Each application type has its own unique requirements and challenges when it comes to implementing OIDC authentication. For example, web applications may need to handle cross-site request forgery (CSRF) attacks, while mobile applications may need to handle intermittent network connectivity and offline access. By understanding the specific requirements of each application type, developers can choose the most appropriate OIDC flow and implement the necessary security measures to protect user data and prevent unauthorized access.
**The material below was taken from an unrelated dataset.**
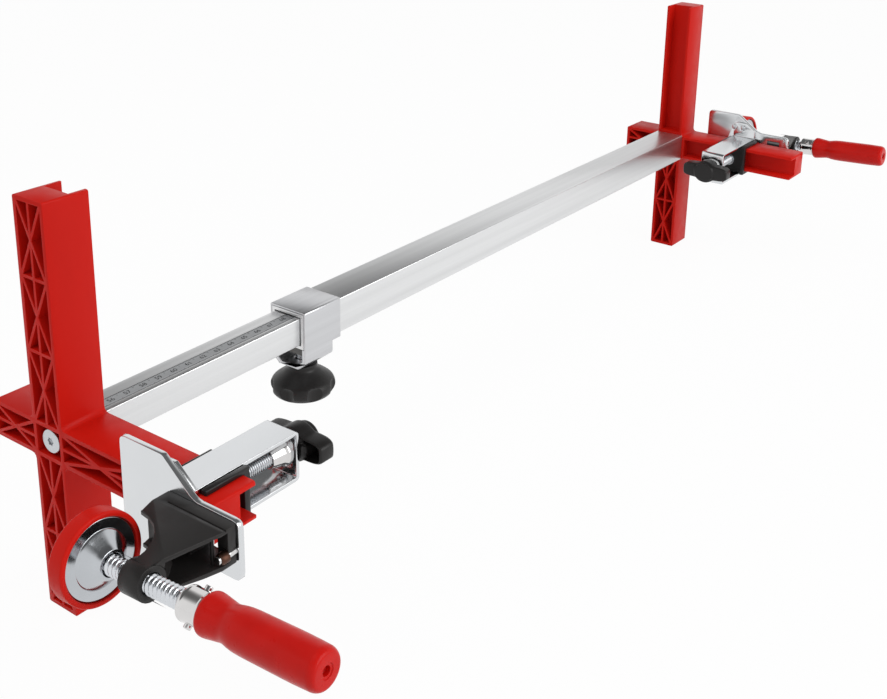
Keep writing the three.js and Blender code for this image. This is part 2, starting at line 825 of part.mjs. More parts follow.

Proof Key for Code Exchange (PKCE)

The PKCE extension adds an extra layer of security to the Authorization Code Flow by requiring the client application to generate a secret code called the "code verifier" and a "code challenge" derived from it. The code challenge is sent to the authorization server along with the initial authorization request, and the authorization server uses it to verify the authenticity of the request when the client application exchanges the authorization code for an access token. This helps to prevent "code interception" attacks where an attacker intercepts the authorization code and tries to exchange it for an access token.

OpenID Discovery Endpoint

An OpenID discovery endpoint is a special URL provided by an OpenID Connect (OIDC) Provider that allows clients to discover key information about the OIDC Provider's configuration dynamically.
The OpenID discovery endpoint is usually located at a well-known URL, such as /.well-known/openid-configuration, and can be accessed using an HTTP GET request. When a client requests to the discovery endpoint, the server responds with a JSON document that describes the configuration details of the OIDC Provider, such as the issuer URL, supported scopes, authorization endpoint, token endpoint, and other relevant information required for authentication and authorization.
The discovery endpoint is a fundamental part of the OIDC protocol, as it enables clients to obtain the necessary configuration information about the OIDC Provider dynamically without requiring manual configuration. This makes it easier for developers to integrate OIDC into their applications and ensures the authentication process is secure and reliable.